Rappelons seulement que « management » est apparu en France au milieu du XXe siècle pour se superposer – sans le remplacer définitivement – au terme « gestion », si bien qu’on parle de « sciences de gestion et de management » (SGM) auxquelles on forme les étudiants dans de nombreuses écoles et universités. Pour ma part, je m’en tiendrai à ce qu’en dit le dictionnaire du CNRTL (créé avec le soutien du CNRS) :

Management : ensemble des méthodes d’organisation efficace (définition et partage des responsabilités) et de gestion rationnelle (en fonction d’objectifs ou de programmes fixés) employées dans la direction d’une affaire, d’une entreprise

D’un autre côté, « interculturel » appartient au domaine des sciences humaines et sociales. En France, le terme apparaît à la fin des années 1970 dans la cadre d’une réflexion sur l’accueil des immigrés sur le territoire national, et notamment en ce qui concerne les conséquences pour l’école (explications données par Jacques Demorgon ici). Si le terme est récent (il n’est d’ailleurs pas présent dans le dictionnaire du CNRTL de 2005), le phénomène qu’il désigne renvoie à une réalité aussi ancienne que l’humanité, les contacts entre des individus qui ne proviennent pas du même territoire, du même groupe humain, qui ne parlent pas la même langue, n’ont pas les mêmes croyances, valeurs, etc.

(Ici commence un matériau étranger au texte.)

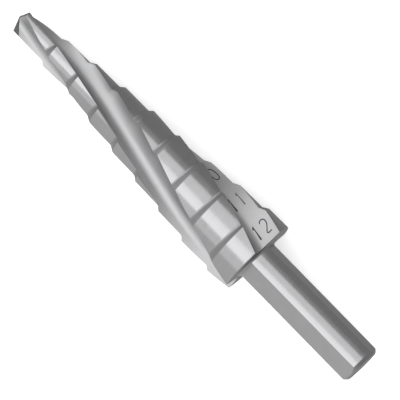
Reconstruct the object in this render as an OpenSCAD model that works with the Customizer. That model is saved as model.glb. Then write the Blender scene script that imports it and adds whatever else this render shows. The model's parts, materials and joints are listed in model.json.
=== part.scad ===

Comment se manifeste ce phénomène ? Comment le décrire et le comprendre ? Quel contenu donner à sa dimension interculturelle ? Quelles conséquences pour les acteurs en présence ? Pour tenter d’apporter des éléments de réponses à ces questions liées aux comportements, perceptions, représentations, valeurs, etc., il va falloir mobiliser les outils et grilles de lecture des sciences humaines et sociales, allant de l’anthropologie à la sociologie, en passant par l’histoire, la géographie, la linguistique, …

Or, il y a ici un hic. Les sciences humaines et les sciences de gestion se regardent trop souvent en chiens de faïence, défendant leurs singularités sans saisir leurs complémentarités. Elles ne sont pas exemptes de préjugés et de stéréotypes entre elles, les acteurs des sciences humaines étant parfois (souvent ?) perçus en France comme des rêveurs déconnectés des réalités économiques par ceux des sciences de gestion et ces derniers comme des imposteurs souillés par l’intérêt et vendus à la solde du grand capital par les acteurs des sciences humaines.

Au bout du compte, on a affaire à des spécialistes en sciences humaines qui ignorent souvent (et, dans certains cas, méprisent) les réalités de l’entreprise, et en règle générale des questions économiques, et à des praticiens en management qui ont été peu formés à intégrer dans leur action les facteurs culturels, voire même le facteur humain, ce que souligne un récent rapport de l’IGAS sur les pratiques managériales en France, trop directives par rapport aux pays de comparaison Allemagne, Irlande, Italie, Suède (ici, pdf) :

Une très faible part du temps d’apprentissage est dédiée à la compréhension des organisations sous son volet humain, tant dans les écoles d’ingénieurs que dans les écoles de management. (tome 1, p.47).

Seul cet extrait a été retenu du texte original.